Hadis kitaplarını dolduran bu uyarılarla öğüdlerin gün ışığına çıkarılarak herkes tarafından bilinip uygulanması hayatî ehemmiyet arzetmektedir. Hamdolsun bu hadîs-i şerîfler Türkçeye çevrilmiş ve herkes tarafından okunup anlaşılacak hâle getirilmiştir. Bize düşen, Kur’ân-ı Kerîm ile hadis kitaplarını açıp okumak, içeriğini öğrenmek ve öğrendiğimizi uygulama cihetine gitmektir. Asr-ı saadeti izleyen yıllarda yaşayan müslümanlar hadîsleri dinleyip duymakla kalmamış, devamlı bir şekilde uygulama cihetine gitmişlerdir. Günümüz müslümanlarının yaklaşımı da böyle olmalıdır.

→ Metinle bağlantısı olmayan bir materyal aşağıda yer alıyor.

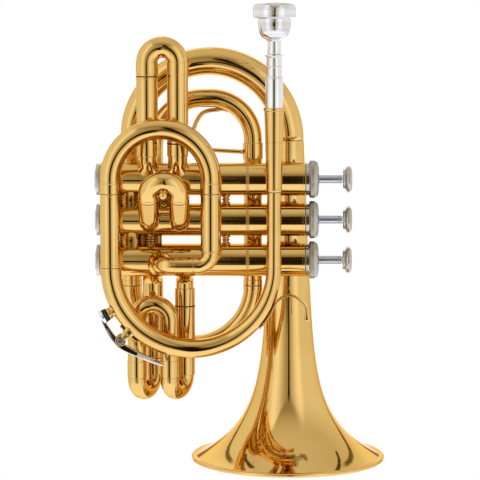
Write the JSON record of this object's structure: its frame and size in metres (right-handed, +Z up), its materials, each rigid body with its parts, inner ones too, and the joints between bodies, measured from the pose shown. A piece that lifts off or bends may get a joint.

Ben bugün burada, Efendimiz (S.A.V.)’in binlerce öğüdünden üç öğüdü örnek olarak arzetmek istiyorum:
“Ebediyen yaşayacakmış gibi dünyan için, yarın ölecekmiş gibi de ahiretin için çalış.”
“Nerede olursan ol, Allah’tan kork. Kötülüğün peşinden bir iyilik yap ki onu gidersin ve insanlara güzel ahlak ile muamele et.”
“Ey Ebu Derda! Kuşkusuz senin üzerinde Rabbinin hakkı var. Ailenin de hakkı var. Nefsinin de hakkı var. Her hak sahibine hakkını ver.”
Bunlar ve benzeri binlerce peygamber öğüdü, herkes tarafından duyulması, uyulması ve uygulanması gereken altın öğütlerdir. Ne mutlu onları almaya, anlamaya ve uygulamaya yönelenlere. Ne yazık onlardan habersiz kalıp uzaklaşanlara.
Bugün burada sizlere önemli bir hususu duyurmak istiyorum ki o da şudur: Din ve devlet büyüklerinden bir kısmının öğütlerini derleyip bir kitap hâline getirme çalışmasına başladık. Bu çalışmayı hızlı bir şekilde sürdürmekteyiz. İnşaallah tamamlanınca büyük bir boşluğu dolduracağına inandığımız bu önemli eseri bu yıl bastırarak kardeşlerimizin istifâdesine sunmanın gayreti içinde olacağız.
Gayret bizden, dua sizden, muvaffakiyet yüce Allah’tandır.”